La mayoría de sus amigos viven fuera de Venezuela. Los grupos de WhatsApp y las redes sociales les mantienen en permanente contacto virtual. “Yo me acostumbré a que no estén”, asume Anna Maier. La manera de divertirse también ha cambiado. Salir por la noche un fin de semana se ha convertido una odisea. Las fiestas en las casas, hasta el amanecer, se han vuelto en la opción más rentable y segura. También los planes durante el día. “Ahora, un chico te puede decir, ¿por qué no subimos al Ávila?”, comenta entre risas Robles. Ella y Carlos Julio Rojas, el último en unirse a la charla, recuerdan que tienen pendiente ir a una obra de teatro. El problema es que empieza a las ocho de la noche, por lo que la vuelta hay que hacerla en taxi. Eso aumenta el costo del plan. “Agarrar camioneta es guillotina”, dice ella sobre los buses.

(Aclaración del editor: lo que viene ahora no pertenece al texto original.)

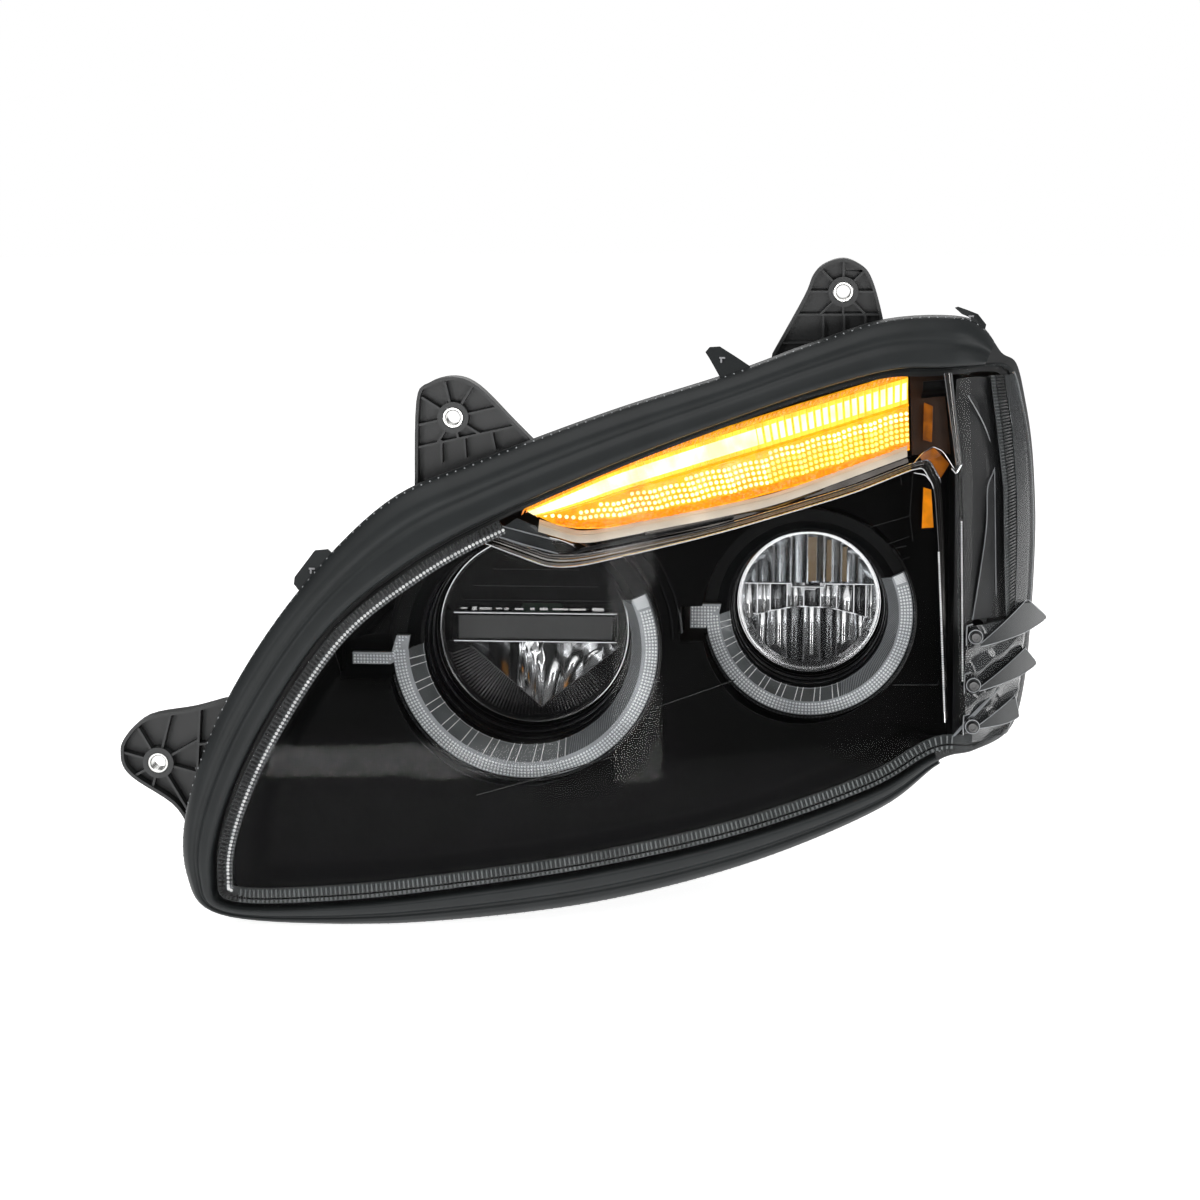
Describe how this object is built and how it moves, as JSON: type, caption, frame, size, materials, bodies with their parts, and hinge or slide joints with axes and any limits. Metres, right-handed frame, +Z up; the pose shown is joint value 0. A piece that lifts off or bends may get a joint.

El sociólogo Tomás Páez no duda en que esta diáspora continuará. “La mayoría se ha ido por causas asociadas al Gobierno. Todos tienen disposición de ayudar, pero eso no significan que vaya a volver”, explica. Las familias no les frenan: “No es extraño escuchar en el aeropuerto a muchos padres decir sobre que hijos: ‘Prefiero despedirlo en el aeropuerto que en el cementerio”.

Lo sabe bien Carlos Julio, que se define como “alguien de izquierdas que nunca ha estado de acuerdo con el Gobierno”. Activista político de 32 años, vecino del barrio de La Candelaria, en el centro de Caracas, fue detenido en enero de 2015 por hacer unas declaraciones sobre las interminables colas que se forman en los mercados. “Si corres te disparamos”, le dijo un policía. Aquellos cinco días hasta recobrar la libertad fueron casi definitivos. Pensó en marcharse. Su mejor amigo, Conan Quintana, le convenció para quedarse. “Me decía que aguantara, que esto cambiaría pronto”, recuerda.

Unos meses después de aquella conversación, a Quintana, líder estudiantil, le descerrajaron dos tiros

–Irme después de eso tendría algo de cobardía, admite su amigo. Lo que me mantiene en Venezuela es el deseo de cambiar.